New homebuyers will need to be seduced into deals. That will mean bigger and sweeter incentives that will squeeze margins. At the same time the group is facing continued steep rises in the price of raw materials – up between 3 and 4 per cent in 2007.
The US market is expected to be virtually comatose. Spain, although far less important, is also in serious trouble and the value of its land holdings is expected to be cut.
On the plus side the group's housing bank is healthy – enough for the next five and a half years – so the £1.5bn or so that it would have spent acquiring land can be tucked away or used to buy back its shares. The market expects around £500m of share purchases in 2008.
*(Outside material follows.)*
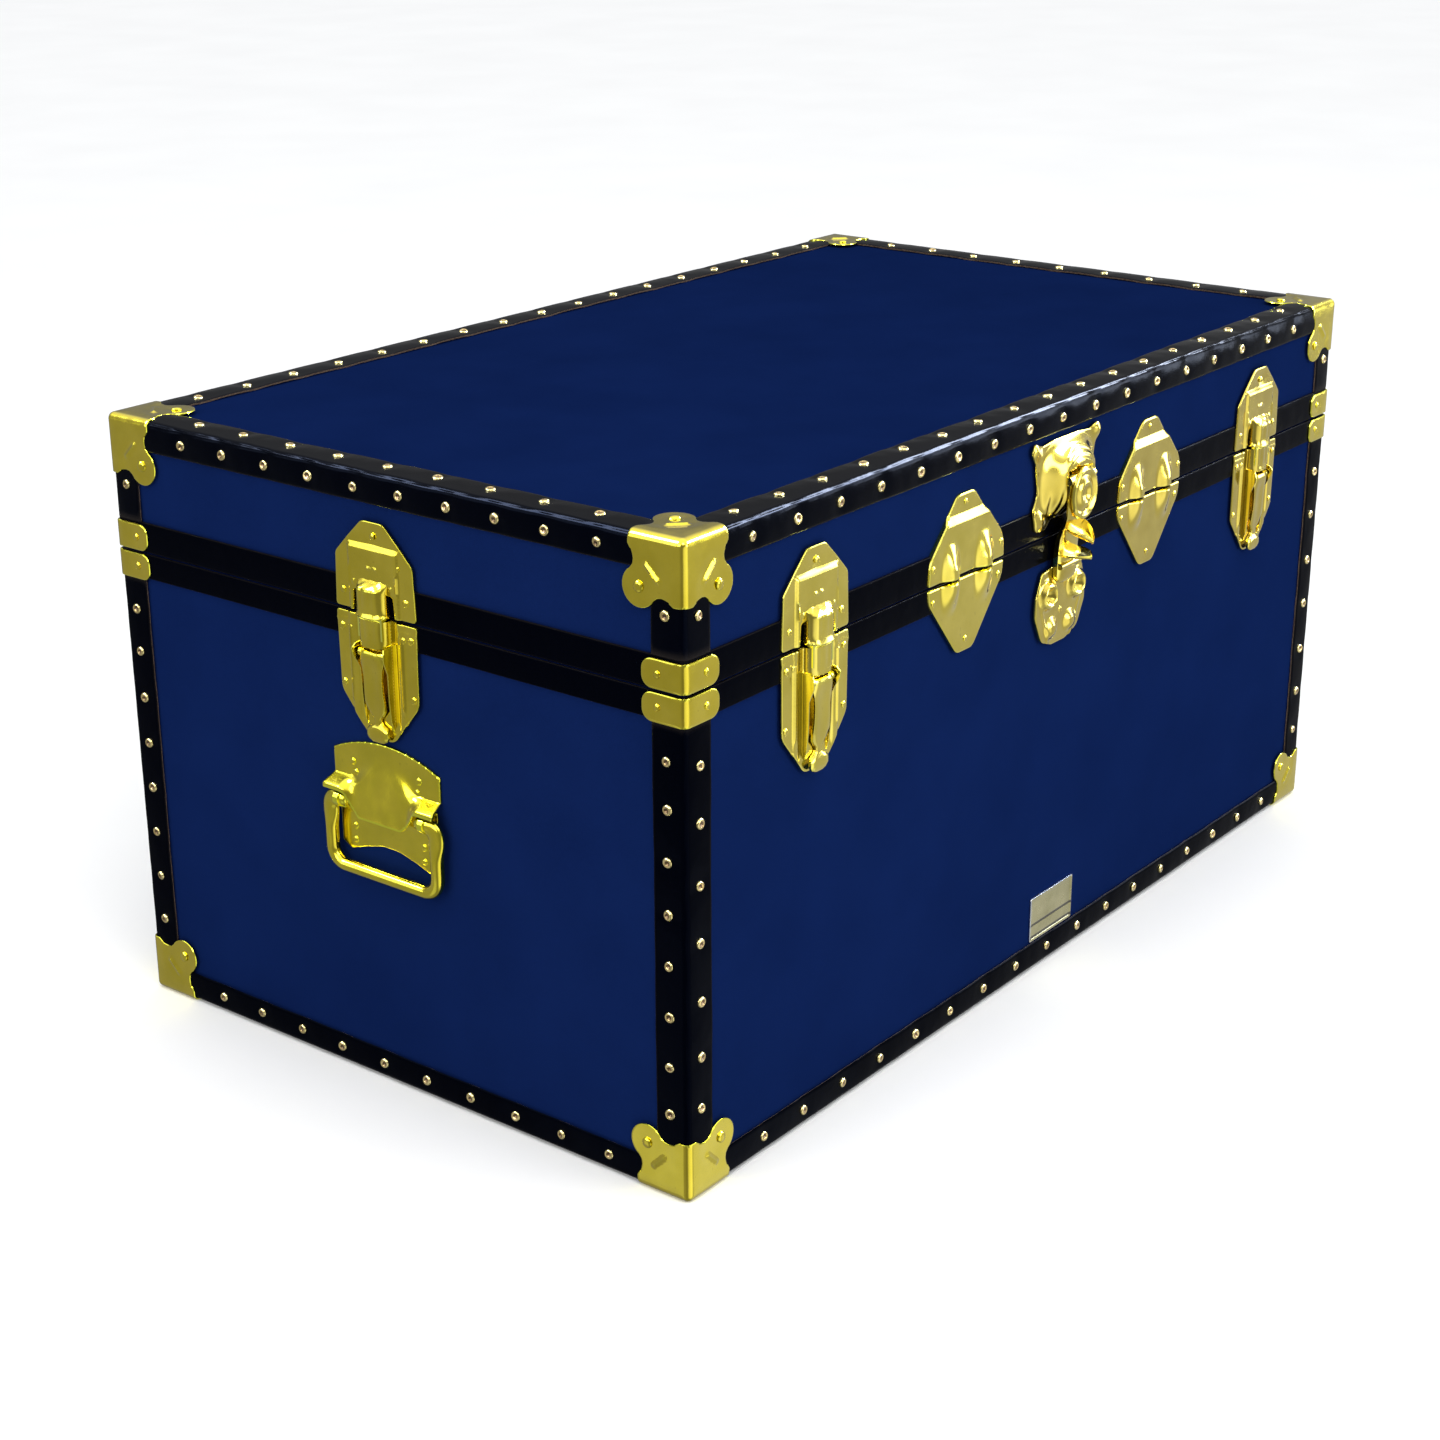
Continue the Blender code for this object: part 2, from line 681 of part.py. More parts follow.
def hasp_mesh():
    """The hasp, with its hinge on the local origin's X axis, hanging across the seam."""
    half = 18.5 * MM
    knuckle = rod((-half, 0, 0), (half, 0, 0), 3.4 * MM, 16)
    pin = rod((-22 * MM, 0, 0), (22 * MM, 0, 0), PIN, 12)
    outline = [
        (half, 1 * MM, 0),
        (half, -28 * MM, 6 * MM),
        (14 * MM, -44 * MM, 6 * MM),
        (15 * MM, -79 * MM, 5 * MM),
    ]
    strap = plate(rounded(mirrored(outline)), 0, 3 * MM)
    medallion = bulge((0, -2.5 * MM, -12 * MM), (15 * MM, 4 * MM, 17 * MM), 20, 10)
    medallion = carve(medallion, cuts=[box((-FAR, -1.5 * MM, -FAR), (FAR, FAR, FAR))])
    pull_profile = [
        (2 * MM, -62 * MM),
        (PULL_OUT, -66 * MM),
        (PULL_OUT, -68.5 * MM),
        (2 * MM, -65 * MM),
    ]
    pull = bar(pull_profile, -13 * MM, 13 * MM)
    roll = rod((-14 * MM, -2 * MM, -77 * MM), (14 * MM, -2 * MM, -77 * MM), 3 * MM, 12)
    return carve(knuckle, joins=[strap, pin, medallion, pull, roll])


def lock_base_mesh():
    corners = [
        (14 * MM, -25 * MM, 4 * MM),
        (34 * MM, -29 * MM, 5 * MM),
        (38 * MM, -55 * MM, 12 * MM),
        (24 * MM, -84 * MM, 14 * MM),
    ]
    body = plate(rounded(mirrored(corners)), GAP, PLATE)
    bosses = [
        bulge((s * 22 * MM, -GAP - PLATE / 2, -52 * MM), (11 * MM, 6 * MM, 12 * MM)) for s in (-1, 1)
    ]
    eyes = [
        bulge((s * 17 * MM, -GAP - PLATE / 2, -76 * MM), (7 * MM, 3 * MM, 7 * MM), 12, 8)
        for s in (-1, 1)
    ]
    backing = box((-FAR, -GAP - PLATE / 2, -FAR), (FAR, FAR, FAR))
    swells = [carve(b, cuts=[backing.copy()]) for b in bosses + eyes]
    return carve(body, joins=swells)


def lock():
    place = on_face("front", 0, SEAM)
    part("lock_lid_plate", lock_lid_mesh(), BRASS, place)
    part("lock_base_plate", lock_base_mesh(), BRASS, place)
    axis = Matrix.Translation((0, -HASP_AXIS_OUT, HASP_AXIS))
    part("lock_hasp", hasp_mesh(), BRASS, place @ axis)


# End handles. Heights are from the bail's hinge axis.

BAIL_RADIUS = 4.6 * MM
BAIL_HALF = 51.5 * MM
BAIL_DROP = 51.5 * MM
BAIL_OUT = 5.2 * MM
SOCKET_INNER = 37 * MM
SOCKET_OUTER = 45.3 * MM


def handle_plate_mesh():
    """The plate with an arched top, a ledge over two sockets, and an arched lower edge."""
    level, thickness = -FIBRE, 1.5 * MM
    half = 51.5 * MM
    crown = arc((0, -68 * MM), 115 * MM, 63, 117, 8)
    low = arc((0, -112 * MM), 80 * MM, 120, 60, 6)
    outline = [
        (half, 15 * MM),
        (half, 28 * MM),
        *crown,
        (-half, 28 * MM),
        (-half, 15 * MM),
        (-41 * MM, 4 * MM),
        *low,
        (41 * MM, 4 * MM),
    ]
    body = plate(outline, level, thickness)
    ledge_profile = [
        (level + 0.5 * MM, 17 * MM),
        (11.5 * MM, 10.5 * MM),
        (11.5 * MM, 7.5 * MM),
        (level + 0.5 * MM, 12 * MM),
    ]
    ledge = bar(ledge_profile, -half, half)
    lip = plate(
        [(-32 * MM, 9 * MM), (-25 * MM, -1 * MM), (25 * MM, -1 * MM), (32 * MM, 9 * MM)],
        10 * MM,
        1.5 * MM,
    )
    sockets = []
    for side in (-1, 1):
        near, far = side * SOCKET_INNER, side * SOCKET_OUTER
        sockets.append(rod((near, -BAIL_OUT, 0), (far, -BAIL_OUT, 0), 7 * MM, 20))
        low_x, high_x = min(near, far), max(near, far)
        sockets.append(box((low_x, -BAIL_OUT - 5 * MM, 0), (high_x, 1 * MM, 12 * MM)))
        sockets.append(box((low_x, -BAIL_OUT, -6 * MM), (high_x, 1 * MM, 3 * MM)))
    bore = rod((-FAR, -BAIL_OUT, 0), (FAR, -BAIL_OUT, 0), BAIL_RADIUS + 0.5 * MM, 20)
    behind = box((-FAR, FIBRE, -FAR), (FAR, FAR, FAR))
    return carve(body, joins=[ledge, lip, *sockets], cuts=[bore, behind])


def bail_mesh():
    """The bail as a bent round rod, with its hinge on the local origin's X axis."""
    bend, turn = 13 * MM, 7 * MM
    low, half = -BAIL_DROP, BAIL_HALF
    right = [
        (SOCKET_INNER + 0.5 * MM, 0),
        *arc((half - turn, -turn), turn, 90, 0, 4),
        *arc((half - bend, low + bend), bend, 0, -90, 5),
    ]
    route = right + [(-x, z) for x, z in reversed(right)]
    curve = bpy.data.curves.new("bail", "CURVE")
    curve.dimensions = "3D"
    curve.bevel_depth = BAIL_RADIUS
    curve.bevel_resolution = 3
    curve.use_fill_caps = True
    spline = curve.splines.new("POLY")
    spline.points.add(len(route) - 1)
    for point, (x, z) in zip(spline.points, route):
        point.co = (x, 0, z, 1)
    made = bpy.data.objects.new("bail", curve)
    bpy.context.scene.collection.objects.link(made)
    return from_mesh_outward(welded(baked(made)))


def handles():
    plate_mesh, bail = handle_plate_mesh(), bail_mesh()
    for face in ("left", "right"):
        place = on_face(face, 0, HANDLE_AXIS)
        part(f"handle_{face}_plate", plate_mesh, BRASS, place)
        part(f"handle_{face}_bail", bail, BRASS, place @ Matrix.Translation((0, -BAIL_OUT, 0)))


# Stop hinges. Heights are from the seam, which is also the hinge axis.

KNUCKLE = 3.6 * MM
KNUCKLE_PIN = 1.6 * MM
KNUCKLE_HALF = 30 * MM
KNUCKLE_MIDDLE = 9.6 * MM


def hinge_meshes():
    sheet = 1.5 * MM
    up = [(11 * MM, 52 * MM, 8 * MM), (33 * MM, 24 * MM, 8 * MM), (34 * MM, 1.2 * MM, 2 * MM)]
    down = [(34 * MM, -1.2 * MM, 2 * MM), (33 * MM, -24 * MM, 8 * MM), (11 * MM, -52 * MM, 8 * MM)]
    clear = KNUCKLE + 0.8 * MM
    split = KNUCKLE_MIDDLE + 0.4 * MM
    axis = -HINGE_OUT
    middle = rod((-KNUCKLE_MIDDLE, axis, 0), (KNUCKLE_MIDDLE, axis, 0), KNUCKLE, 20)
    web = box((-KNUCKLE_MIDDLE, -HINGE_OUT, 0), (KNUCKLE_MIDDLE, -GAP, 4 * MM))
    bore = rod((-FAR, axis, 0), (FAR, axis, 0), KNUCKLE_PIN + 0.3 * MM, 14)
    notches = [
        box((split - 0.2 * MM, -PAST, -PAST), (KNUCKLE_HALF + 0.5 * MM, PAST, clear)),
        box((-KNUCKLE_HALF - 0.5 * MM, -PAST, -PAST), (-split + 0.2 * MM, PAST, clear)),
    ]
    lid = carve(plate(rounded(mirrored(up)), GAP, sheet), cuts=notches)
    lid = carve(lid, joins=[middle, web], cuts=[bore])
    notch = box((-split, -PAST, -clear), (split, PAST, PAST))
    base = carve(plate(rounded(mirrored(down)), GAP, sheet), cuts=[notch])
    ends = []
    for side in (-1, 1):
        near, far = side * split, side * KNUCKLE_HALF
        ends.append(rod((near, axis, 0), (far, axis, 0), KNUCKLE, 20))
        ends.append(
            box((min(near, far), -HINGE_OUT, -4 * MM), (max(near, far), -GAP - 0.1 * MM, -0.8 * MM))
        )
    pin = rod((-KNUCKLE_HALF + MM, axis, 0), (KNUCKLE_HALF - MM, axis, 0), KNUCKLE_PIN, 14)
    return lid, carve(base, joins=[*ends, pin])


def hinges():
    lid, base = hinge_meshes()
    for side, along in (("left", HINGES), ("right", -HINGES)):
        place = on_face("back", along, SEAM)
        part(f"hinge_{side}_lid_leaf", lid, BRASS, place)
        part(f"hinge_{side}_base_leaf", base, BRASS, place)


def label():
    half_width, half_height = 32 * MM, 19 * MM
    corners = [(half_width, half_height, 2 * MM), (half_width, -half_height, 2 * MM)]
    sheet = plate(rounded(mirrored(corners), 2), -FIBRE, 0.8 * MM)
    part("label_plate", sheet, GOLD, on_face("front", LABEL_OFFSET, LABEL_HEIGHT))


clear_scene()
PARTS = collection("steamer_trunk")
CUTTERS = collection("cutters")
TRUNK = bpy.data.objects.new("trunk", None)
PARTS.objects.link(TRUNK)
TRUNK.location.y = (HASP_AXIS_OUT + PULL_OUT - HINGE_OUT - KNUCKLE) / 2
base_boards()
lid_boards()
binding()
closure_bands()
corner_brackets()
seam_clamps()
catches()
dowels()
lock()
handles()
hinges()
label()
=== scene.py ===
"""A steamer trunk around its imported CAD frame, for a studio view from its front left.

Metres, +Z up; the front, with the lock, faces -Y. Hardware is made in mm as it lies on the
front, where -Y points out of the face and 0 is the binding's outer level, and is then
turned to its own face. Every mesh is in the row frame, so every object sits at the origin.
"""

import json
import math
import random

import bmesh
import bpy
import numpy as np
from mathutils import Matrix, Vector
from mathutils.geometry import delaunay_2d_cdt


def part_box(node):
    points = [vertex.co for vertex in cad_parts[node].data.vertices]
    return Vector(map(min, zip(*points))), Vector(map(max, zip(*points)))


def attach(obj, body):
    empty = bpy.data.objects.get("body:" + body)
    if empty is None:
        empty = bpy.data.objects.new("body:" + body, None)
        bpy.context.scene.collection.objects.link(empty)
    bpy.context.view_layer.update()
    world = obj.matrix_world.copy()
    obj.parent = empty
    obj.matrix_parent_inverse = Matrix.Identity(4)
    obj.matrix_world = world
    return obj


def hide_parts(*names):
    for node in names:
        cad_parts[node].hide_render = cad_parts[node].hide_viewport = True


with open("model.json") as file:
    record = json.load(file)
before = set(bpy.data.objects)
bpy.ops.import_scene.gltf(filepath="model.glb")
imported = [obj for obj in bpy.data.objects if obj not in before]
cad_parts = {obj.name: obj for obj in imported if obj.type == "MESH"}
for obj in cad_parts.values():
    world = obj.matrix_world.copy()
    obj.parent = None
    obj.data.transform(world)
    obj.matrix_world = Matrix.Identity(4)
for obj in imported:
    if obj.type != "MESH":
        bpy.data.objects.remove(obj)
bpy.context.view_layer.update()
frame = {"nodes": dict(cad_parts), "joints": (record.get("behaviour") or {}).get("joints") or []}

MM = 0.001
SEED = 7
STRIP_SEED = 101

# The frame's own levels

BASE_LOW, BASE_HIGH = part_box("base_edge_binding")
_, LID_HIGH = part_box("lid_edge_binding")
BAND_LOW, BAND_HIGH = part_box("base_closure_band")
LID_BAND_LOW, LID_BAND_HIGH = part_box("lid_closure_band")
MIDDLE = (BASE_LOW + BASE_HIGH) / 2
HALF_LENGTH = (BASE_HIGH.x - BASE_LOW.x) / 2
HALF_WIDTH = (BASE_HIGH.y - BASE_LOW.y) / 2
BOTTOM, TOP = BASE_LOW.z, LID_HIGH.z
SEAM = (BAND_HIGH.z + LID_BAND_LOW.z) / 2
JOINTS = {j["name"]: j for j in frame["joints"]}

# Binding, in mm: the fibre's thickness, its legs, and the outer radius of its fold

FIBRE = 2.0
LEG, TOP_LEG, BOTTOM_LEG = 27.0, 22.5, 23.0
FOLD = 4.5


# Curves and reliefs


def smooth(value, start, end):
    """0 before start, 1 after end, and a smooth rise between them."""
    t = np.clip((value - start) / (end - start), 0, 1)
    return t * t * (3 - 2 * t)


def fall(value, start, end):
    """1 before start, 0 after end, and a smooth fall between them."""
    return 1 - smooth(value, start, end)


def bell(value, width):
    """A soft bump, 1 at zero and falling off over that width."""
    return np.exp(-((value / width) ** 2))


def rim_drop(rim_distance, radius):
    """How far a rounded rim falls below the sheet's face."""
    t = 1 - np.clip(rim_distance / radius, 0, 1)
    return radius * (1 - np.sqrt(np.maximum(0, 1 - t * t)))


def circle(count):
    """That many angles, evenly round a circle."""
    return np.linspace(0, 2 * math.pi, count, endpoint=False)


def arc(centre, radius, start, end, steps):
    """Points of an arc in the plane, between two angles in degrees."""
    angles = np.radians(np.linspace(start, end, steps + 1))
    return [(centre[0] + radius * math.cos(a), centre[1] + radius * math.sin(a)) for a in angles]


def rounded(corners, steps=5):
    """An outline through (x, z, radius) corners in mm, each turned by a smooth arc."""
    points = []
    for i, (x, z, radius) in enumerate(corners):
        here = Vector((x, z))
        back = Vector(corners[i - 1][:2]) - here
        ahead = Vector(corners[(i + 1) % len(corners)][:2]) - here
        if radius <= 0:
            points.append((x, z))
            continue
        reach = min(radius / math.tan(back.angle(ahead) / 2), 0.48 * back.length, 0.48 * ahead.length)
        start, end = here + back.normalized() * reach, here + ahead.normalized() * reach
        for t in np.linspace(0, 1, steps + 1):
            points.append(tuple(start * (1 - t) ** 2 + here * 2 * t * (1 - t) + end * t**2))
    return points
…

The shares sell on just 5.5 times expected earnings for 2008. That is cheap but it did not stop the price falling further yesterday. The trouble is that the whole sector is depressed and will need lower interest rates and a greater willingness to lend by the banks in time for the all important spring selling season. Hold for now.
Northern Foods
Our view: Avoid
Share price: 85.75p (+2p)
After wiping 37 per cent off the value of the shares over the past year the market has granted Northern Foods, supplier of Goodfellas Pizzas and Fox's biscuits, a reprieve.
The price edged up nervously yesterday as dealers responded to talk that it is becoming a recovery play. It still looks early for such optimistic assumptions.
The company rewarded the market's faith by confirming that it is on course to meet expectations for last year – profits of around £47m. Sales over the important Christmas period held up well, rising 3.5 per cent. There were some strong individual performances – the chilled food side pushed up volumes 4 per cent.
However, the picture is not as clear as it looks. The improvement in sales was due entirely to price increases forced on Northern by the soaring cost of key ingredients such as wheat. Volumes were unchanged.
Customers such as Marks & Spencer were willing to pass on Northern's increases to their own customers. Official figures put food inflation running at well over 7 per cent.
At some stage, as family budgets come under increasing pressure and takings drop at the checkouts, the supermarkets are going to resist price rises by their suppliers. Firms like Northern – and Hovis bread-maker Premier Foods, which has also taken a caning recently – will be told to go back to their factories, become more efficient, and take some of the hit themselves.
That is unfair because Northern has undergone a major restructuring, reflected in a strong performance from its chilled food business and a return to profits by its bakery business. But history tells us there is no hiding place when major customers are no longer willing to absorb a supplier's price increases.
Northern boss Stefan Barden believes greater emphasis on quality will put it in a good position to negotiate price rises with retailers. Where has he been for the last 30 years? Avoid.
Travelzest
Our view: Hold
Share price: 98.5p (+5.5p)
Travelzest is a holiday tiddler with dreams of becoming a big fish. So far its ambitions have not been recognised on AIM, with the shares well below their 126p issue price of 2005.
But that could change. Travelzest has assembled an intriguing portfolio of holiday ventures. An online travel agency offers the usual budget priced flights and cheap accommodation. But it also serves as a useful promotional tool cross-selling holidays and adventure packages offered by the group's other specialist tour operating companies.
These are aimed at better-off travellers in search of experience rather than a tan on the beach. These are also the sort of customers affluent enough not to be put off taking holidays when times get tough – like now. So there are opportunities to visit Verona and take in best seats at the opera, or have a ringside view of a marathon in the Sahara, or even summon the nerve to join up with Peng Travel, a company well known for its naturist holidays.
A third of last year's £38m turnover was generated from its online holiday business in Canada, which is counter cyclical to the UK so earns the bulk of its profits during the winter period.
The UK side is due to get a kick start from the relaunch of its holiday.co.uk venture. Group profits for last year came in slightly ahead of forecasts at £3.2m and could rise to £4.9m this year, although it is still early in the booking season.
Travelzest is a niche operator insulated from the sharp dips which occur at the volume end of the business. The shares look cheap at just 8.7 times expected earnings, but it needs to demonstrate further solid progress before any serious re-rating is likely. Hold.